Alors que va s’ouvrir le désormais traditionnel Festival de la bande dessinée d’Angoulême, sur fond de harcèlement sexuel et de patriarcat dans le monde des petits Mickey, une nouvelle est néanmoins propre à réchauffer le cœur des amateurs du genre : la parution, prévue en septembre prochain, d’un numéro exceptionnel du Journal de Tintin.

L’objet devrait totaliser plus de 300 pages et accueillir quelques plumes et crayons connus, dont Cosey et son Jonathan, Derib et son Buddy Longway, Hermann et son Comanche. Bref, autant dire que tout cela ne rajeunira personne et surtout pas l’auteur de ces lignes.

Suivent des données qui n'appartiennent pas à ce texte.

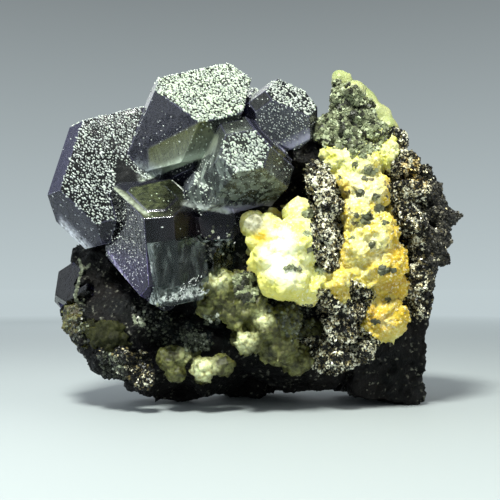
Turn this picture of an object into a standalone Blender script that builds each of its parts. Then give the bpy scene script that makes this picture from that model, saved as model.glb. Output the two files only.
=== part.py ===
"""A hand specimen of violet fluorite with pyrite and yellow calcite on a dark sulphide rock.

Sizes are in millimetres in the specimen's own frame: +X to its right as it is shown, -Y to its front, +Z up,
with the rock resting on z = 0. They are turned into metres when each piece is made.
"""
import math
import random

import bmesh
import bpy
from mathutils import Euler, Matrix, Vector, noise

MILLIMETRE = 0.001
GAP = 0.35  # left between two minerals that grew against each other
FLOOR = 0.0  # the height of the flats that the rock rests on
WELD = 0.001  # points nearer than this are one
KEPT_FACES = 0.42  # share of the calcite's triangles that is left once its slivers are taken out
ROCK_CORNERS = 28  # corners of each boulder in the rock
CORNER_REACH = (0.9, 1.05)  # how far out a boulder's corners lie, as a share of its half-widths
CORNER_LEFT = (0.75, 1.0)  # how much is left of the broken corners of a block
CRYSTAL_TRIM = 0.12  # how far the corners of a cube crystal are cut back, as a share of their reach
KNOB_CORNERS = (8, 6)  # corners of a knob: the first ones, and more for each millimetre of its radius
KNOB_LUMPS = 0.16  # how uneven a knob is, as a share of its radius
KNOB_WAVES = 1.6  # how closely the bumps of a knob follow each other
KNOB_SHIFT = Vector((3.1, 1.7, 2.3))  # how far the pattern of bumps moves from one knob to the next
GOLDEN_ANGLE = math.pi * (3 - math.sqrt(5))
CUTTER_ROOM = 400.0  # wider than anything that is cut


# Meshes, as a bmesh in millimetres


def convex_hull(points):
    mesh = bmesh.new()
    for point in points:
        mesh.verts.new(point)
    hull = bmesh.ops.convex_hull(mesh, input=mesh.verts)
    loose = [v for v in hull["geom_interior"] if isinstance(v, bmesh.types.BMVert)]
    bmesh.ops.delete(mesh, geom=loose, context="VERTS")
    bmesh.ops.recalc_face_normals(mesh, faces=mesh.faces)
    return mesh


def cut_by_planes(planes):
    """The body behind every plane, each given by its outward normal and its distance from the centre."""
    mesh = bmesh.new()
    bmesh.ops.create_cube(mesh, size=CUTTER_ROOM)
    for normal, distance in planes:
        everything = mesh.verts[:] + mesh.edges[:] + mesh.faces[:]
        cut = bmesh.ops.bisect_plane(
            mesh, geom=everything, dist=1e-5, plane_co=normal * distance, plane_no=normal, clear_outer=True
        )
        rim = [e for e in cut["geom_cut"] if isinstance(e, bmesh.types.BMEdge)]
        if rim:
            bmesh.ops.edgeloop_fill(mesh, edges=rim)
    bmesh.ops.recalc_face_normals(mesh, faces=mesh.faces)
    return mesh


def placed(mesh, at, turn=(0, 0, 0)):
    angles = [math.radians(a) for a in turn]
    mesh.transform(Matrix.Translation(at) @ Euler(angles, "XYZ").to_matrix().to_4x4())
    return mesh


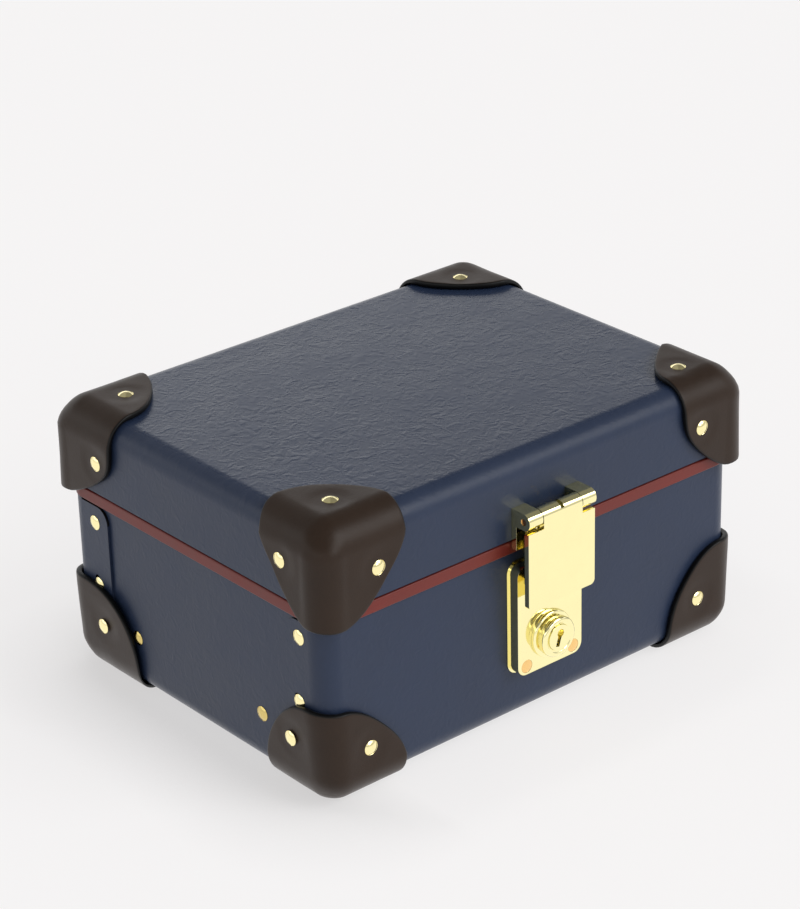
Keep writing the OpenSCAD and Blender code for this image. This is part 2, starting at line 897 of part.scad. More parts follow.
module lid_corner_rivets() {
    brass_color() stand() for (x = [-1, 1], y = [-1, 1])
        at_lid_corner(x, y) at_spots(lid_spots) rivet(leather_out + lid_t);
}

module lid_lining() {
    inset = 2 * (lid_t + gap);
    lining_color() stand() translate([0, 0, lid_z + 1])
        cover(lid_w - inset, lid_d - inset, lid_h - 1 - lid_t - gap, edge_r - lid_t - gap, lid_lining_t);
}

module lid_pad() {
    lining_color() stand() translate([0, 0, pad_z]) linear_extrude(pad_t) rounded_rect(pad_w, pad_d, 6);
}

module mirror_frame() {
    frame_h = 3;
    lip = 1.2;
    brass_color() stand() translate([0, 0, pad_z - gap - frame_h]) difference() {
        linear_extrude(frame_h) rounded_rect(glass_w + 2 * glass_rim, glass_d + 2 * glass_rim, 5);
        translate([0, 0, frame_h - glass_t - 2 * gap]) linear_extrude(glass_t + eps)
            square([glass_w + 2 * gap, glass_d + 2 * gap], center = true);
        translate([0, 0, -eps]) linear_extrude(frame_h)
            square([glass_w - 2 * lip, glass_d - 2 * lip], center = true);
    }
}

module mirror_glass() {
    color([0.80, 0.84, 0.86]) stand() translate([0, 0, pad_z - gap - glass_t - gap])
        linear_extrude(glass_t) square([glass_w, glass_d], center = true);
}

base_tray();
front_panel();
back_panel();
rim_band();
inner_frame();
base_corner_front_left();
base_corner_front_right();
base_corner_back_left();
base_corner_back_right();
base_corner_rivets();
foot_rivets();
flap_rivets();
side_rivets();
lock_case();
lock_back_plate();
lock_cylinder();
lock_plug();
lock_bolt();
lock_rivets();
base_hinge_leaf_left();
base_hinge_leaf_right();
hinge_pin_left();
hinge_pin_right();
base_hinge_rivets();
base_lining();
long_divider();
front_divider();
back_divider();
ring_shelf();
ring_roll_1();
ring_roll_2();
ring_roll_3();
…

Car le fameux journal des 7 à 77 ans relève d’une époque que les moins de 50 ne peuvent pas connaître, ou alors de très loin. À l’époque, dans les cours de récréation, si les grands frères jouaient à l’éternelle querelle opposant Beatles et Rolling Stones, la bataille d’Hernani opposant les plus jeunes faisait s’affronter les fans du journal de Tintin et ceux du journal de Spirou. Certes, il y avait, plus minoritaires, les amateurs de Pif et ceux de Fripounet et Marisette, sociologiquement plus marqués : les cocos contre les calotins, pour aller court. Sans oublier ceux, plus rares encore, qui ne juraient que par Strange, premier journal à populariser les héros de Marvel, tels Spiderman, X-Men et les Quatre Fantastiques.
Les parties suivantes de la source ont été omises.